In 2013 he joined Yesh Atid and became head of the party's youth wing. He ran for election to Herzliya City Council on the party's list. Prior to the 2015 Knesset elections he was placed thirtieth on the party's list, but it won only eleven seats. He was moved up to fifteenth place on the party's list for the April 2019 elections, and when the party joined the Blue and White alliance, he was given the thirty-fifth slot on the joint list. He was elected to the Knesset as the alliance won 35 seats.

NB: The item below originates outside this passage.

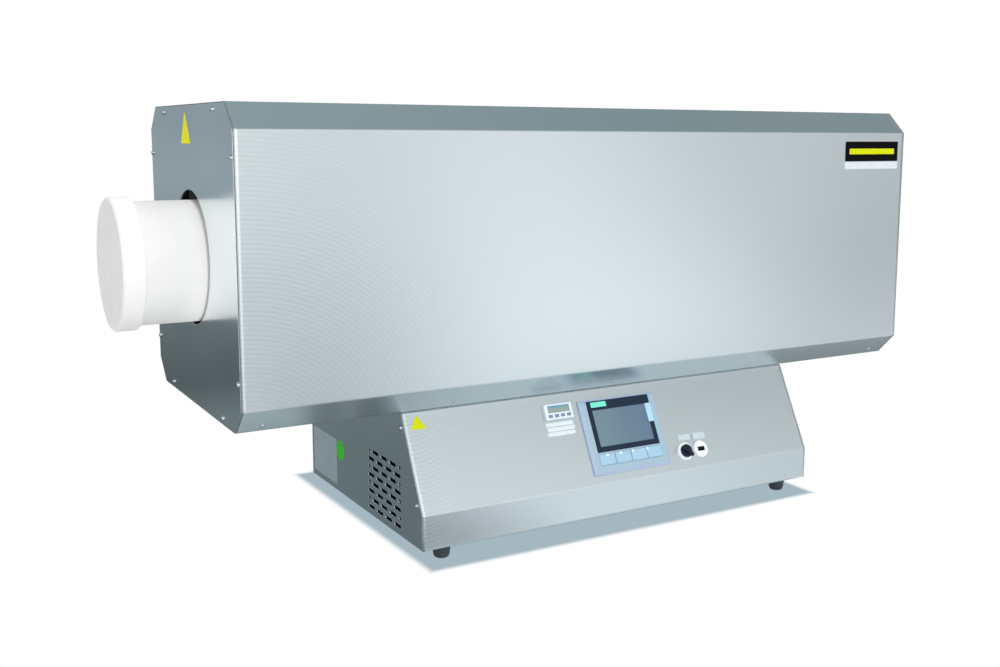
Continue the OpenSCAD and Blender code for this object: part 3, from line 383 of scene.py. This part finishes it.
finishes = {
    "textured_stainless": textured_stainless("textured_stainless", COVER_HALF_L * MM),
    "plain_steel": sheet_steel("plain_steel", (0.86, 0.93, 0.95), 0.19),
    "inner_steel": sheet_steel("inner_steel", (0.42, 0.44, 0.45), 0.35),
    "screw_steel": sheet_steel("screw_steel", (0.50, 0.55, 0.58), 0.2, fold=0.3 * MM),
    "ceramic_fibre": fibre("ceramic_fibre", (0.86, 0.85, 0.81)),
    "plug_fibre": fibre("plug_fibre", (0.925, 0.92, 0.905), pore_size=380),
    "heating_wire": oxidised_wire(),
    "ceramic": unglazed_ceramic(),
    "foot_rubber": rubber(),
    "panel_bezel": bezel_plastic(),
    "panel_frame": plastic("panel_frame", (0.014, 0.026, 0.050), 0.35, grain=600,
                           specular=0.12),
    "display_glass": dark_glass(),
    "function_key": plastic("function_key", (0.34, 0.54, 0.71), 0.42, edge=0.3 * MM),
    "limiter_case": plastic("limiter_case", (0.74, 0.83, 0.89), 0.38),
    "limiter_glass": plastic("limiter_glass", (0.27, 0.34, 0.32), 0.2, grain=500),
    "limiter_button": plastic("limiter_button", (0.20, 0.25, 0.36), 0.45),
    "collar_white": plastic("collar_white", (0.84, 0.88, 0.90), 0.25),
    "knob_black": plastic("knob_black", (0.008, 0.014, 0.034), 0.42, specular=0.2),
    "module_grey": plastic("module_grey", (0.14, 0.15, 0.16), 0.5),
    "module_metal": sheet_steel("module_metal", (0.62, 0.63, 0.64), 0.3, fold=0.5 * MM),
    "fan_plastic": plastic("fan_plastic", (0.014, 0.014, 0.016), 0.45),
}


def dress_cad_nodes():
    """Gives every CAD node the finish that the record names for it. The base's front
    panel is shorter than the housing's cover, so it gets a pattern of its own."""
    own = {"base_front_panel": textured_stainless("base_stainless", BASE_HALF_L * MM)}
    for subpart in frame["record"]["subparts"]:
        name = subpart["node"]
        node = frame["nodes"][name]
        node.data.materials.clear()
        node.data.materials.append(own.get(name, finishes[subpart["material_slot"]]))


dress_cad_nodes()


# ---- Thin pieces: how they are made and placed --------------------------------------

def slope_frame(x, up, height=0):
    """Matrix of a place on the base's slope: local X across, Y up, Z out of the slope."""
    across = Vector((1, 0, 0))
    rise = Vector((0, math.sin(SLOPE_TILT), math.cos(SLOPE_TILT)))
    out = Vector((0, -math.cos(SLOPE_TILT), math.sin(SLOPE_TILT)))
    fold = Vector((0, BASE_FRONT_Y, FOLD_Z))
    place = fold + (across * x + rise * up + out * height) * MM
    return Matrix.Translation(place) @ Matrix((across, rise, out)).transposed().to_4x4()


def left_frame(x, y, z):
    """Matrix of a place on a surface that faces -X: local X towards -Y, Y up, Z out."""
    axes = Matrix(((0, -1, 0), (0, 0, 1), (-1, 0, 0))).transposed()
    return Matrix.Translation((x, y, z)) @ axes.to_4x4()


def front_frame(x, z):
    """Matrix of a place on the housing's front: local X across, Y up, Z out."""
    axes = Matrix(((1, 0, 0), (0, 0, 1), (0, -1, 0))).transposed()
    return Matrix.Translation((x, BODY_FRONT_Y, z)) @ axes.to_4x4()


def rounded_outline(corners, radius):
    """The corners, in mm, joined by straight sides with rounded corners."""
    steps = 6
    points = []
    for i, corner in enumerate(corners):
        here = Vector(corner)
        before = (Vector(corners[i - 1]) - here).normalized()
        after = (Vector(corners[(i + 1) % len(corners)]) - here).normalized()
        half = before.angle(after) / 2
        centre = here + (before + after).normalized() * (radius / math.sin(half))
        first = here + before * (radius / math.tan(half)) - centre
        last = here + after * (radius / math.tan(half)) - centre
        for step in range(steps + 1):
            points.append(centre + first.slerp(last, step / steps, first))
    return points


def rectangle(width, height, radius):
    w, h = width / 2, height / 2
    return rounded_outline([(-w, -h), (w, -h), (w, h), (-w, h)], radius)


def triangle(width, height, radius):
    w, h = width / 2, height / 2
    return rounded_outline([(-w, -h), (w, -h), (0, h)], radius)


def circle(radius):
    steps = 48
    turns = [2 * math.pi * i / steps for i in range(steps)]
    return [Vector((math.cos(turn), math.sin(turn))) * radius for turn in turns]


def join_rings(mesh, rings):
    """Faces between each ring of points and the next."""
    for low, high in zip(rings, rings[1:]):
        for i in range(len(low)):
            j = (i + 1) % len(low)
            mesh.faces.new((low[i], low[j], high[j], high[i]))


def add_piece(name, mesh, material, body="furnace", matrix=Matrix()):
    """Turns the mesh's faces outwards, puts it in its place and lets it ride on a body."""
    bmesh.ops.recalc_face_normals(mesh, faces=mesh.faces)
    mesh.transform(matrix)
    data = bpy.data.meshes.new(name)
    mesh.to_mesh(data)
    mesh.free()
    data.materials.append(material)
    piece = bpy.data.objects.new(name, data)
    bpy.context.scene.collection.objects.link(piece)
    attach(piece, body)
    return piece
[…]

Although he retained thirty-fifth place on the Blue and White list for the early elections in September 2019, the alliance was reduced to 33 seats, resulting in Lahav-Hertzanu losing his seat. However, he re-entered the Knesset in January 2020 as a replacement for Gadi Yevarkan. After being placed thirty-fifth on the party's list for the March 2020 elections, he lost his seat as Blue and White were reduced to 33 seats. However, he re-entered the Knesset again on 19 June 2020 as a replacement for Hili Tropper, who had resigned his seat under the Norwegian Law after being appointed to a cabinet ministry. Lahav-Hertzanu was placed fourteenth on the Yesh Atid list for the 2021 election and was re-elected as the party won 17 seats.

Lahav-Hertzanu is gay and lives with his partner in Herzliya.